For some people it may be their lack of intelligence, their laugh, their smile, their fear of failure, their fear of being loved. I am referring to
the thing that makes each of us insecure. Correction: I am referring to the thing that we feel makes us unworthy. You as an individual may see this as something that makes you inferior, or a window for judgement from others, however, as I have said before, we need to remind ourselves how important it is to strive to reach YOUR POTENTIAL! Not the potential of the girl sitting next to you.
For me, I find it hard to appreciate myself and I find it hard to appreciate my body. I display my top insecurities in this post and I want to encourage you to do the same on your blog, if you have one, then share it with me. How many of you have ever just...let me see... felt like you were trapped in your body and it was holding you back? Or have you felt embarrassed of a certain part of your body? Or have you felt that you would be better at something, for me it was dance, if you had a body like the girl standing next to you, or if you are a blogger, the blog next door? I danced almost my entire life, and my body didn't fit the standards of ballerinas. Even now, I have many moments every day where I feel upset at myself for having a body that could not reach ballet standards. Unfortunately, so many times I look at myself and am blinded by my flaws, however, now that I am doing a different sport, I am beginning to appreciate the body type I have been given by God.
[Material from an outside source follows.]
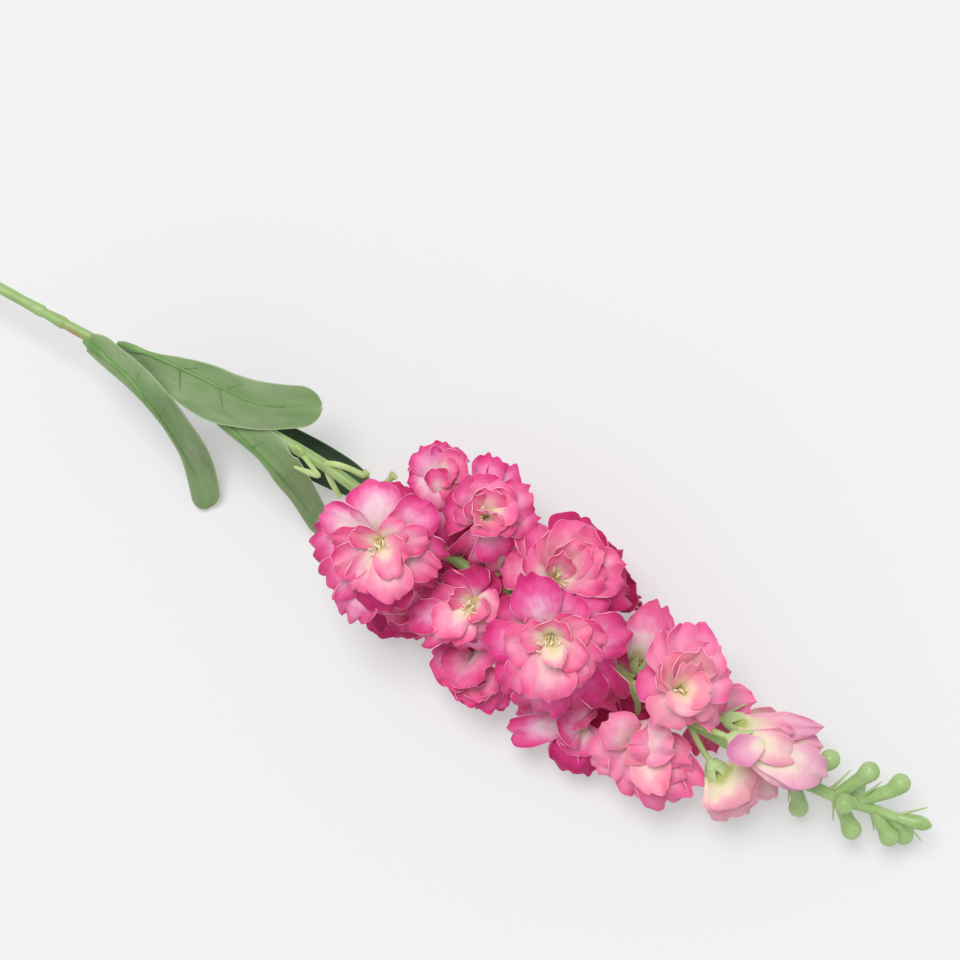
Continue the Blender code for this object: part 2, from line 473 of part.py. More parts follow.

As far as appreciation, I find it so hard to accept compliments. I can fake a thank you, but honestly, I find it embarrassing most of the time when people thank me, because I feel like what I do for others is expected from me. I dislike faking "thank yous" and smiles of gratitude when on the inside, I don't even thank myself for what I am doing.
"I am not sure when these insecurities began,
and I am not sure when they will end,
or if they will end anytime soon,
however, I do know that I am not alone."
Know that you too are beautiful. I am learning to accept my God-given beauty and am reminding myself that I am wonderfully made. Even if we may struggle daily to love our minds, smiles, bodies, faces, and laughs, it is important to know that we need to love the package God has placed us in. Be sure to check out this short little Bible study: It's Vital to Love Yourself! What are your insecurities?
"I will praise thee; for I am fearfully and wonderfully made:
marvelous are thy works; and that my soul knoweth right well."